Regional Integration in Africa
Challenges and Prospects
Political motives, geography, and the uneven distribution of gains trumped the traditional efficiency gains across Africa’s Regional Economic Communities (RECs). The small, sparsely populated, fragmented, and often isolated economies across Africa make a compelling case for these economies to integrate regionally to reap efficiency gains, exploit economies of scale, and reduce the thickness of borders. But lack of complementarities among partners and diminishing returns to the exploitation of resources has reduced supply response to market-integration-oriented regional policies. Additionally, a very uneven distribution of resources has sharpened the trade-off between the benefits of common policies needed to tackle cross-border externalities and their costs, which are heightened by the sharp differences in policy preferences across members.
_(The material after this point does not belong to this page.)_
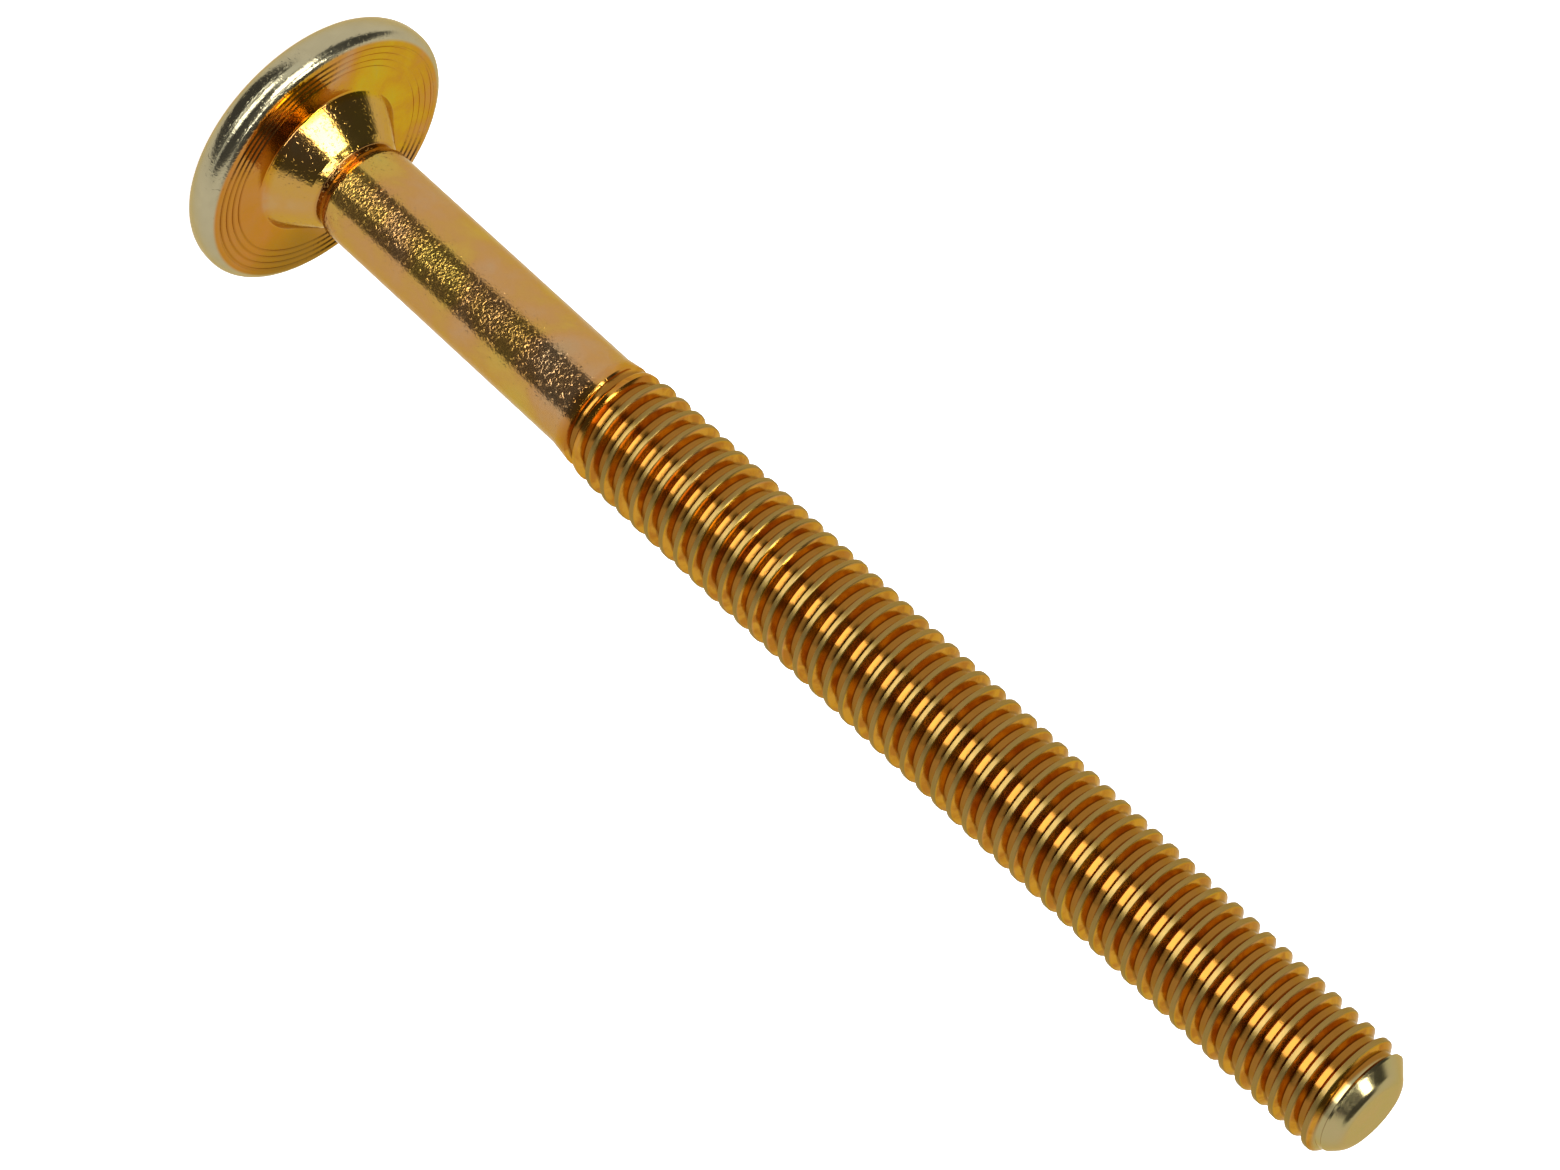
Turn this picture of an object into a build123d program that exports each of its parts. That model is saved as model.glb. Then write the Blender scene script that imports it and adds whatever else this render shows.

African RECs have pursued the ‘linear model’ of integration with a stepwise integration of goods, labour, and capital markets, as well as eventual monetary and fiscal integration. With the exception of the franc zone, the RECs have not yet completed goods-markets integration; the lack of adjustment funds to address the uneven distribution of benefits across partners contributing to the delay. Estimates reported here reveal the shortcomings of the linear model of integration, as behind-the-border measures aiming to reduce trade costs were largely ignored across African RECs until recently. While this is probably due to the difficulty in gaining the confidence necessary to get collection action started, many behind-the-border measures could still have been undertaken unilaterally.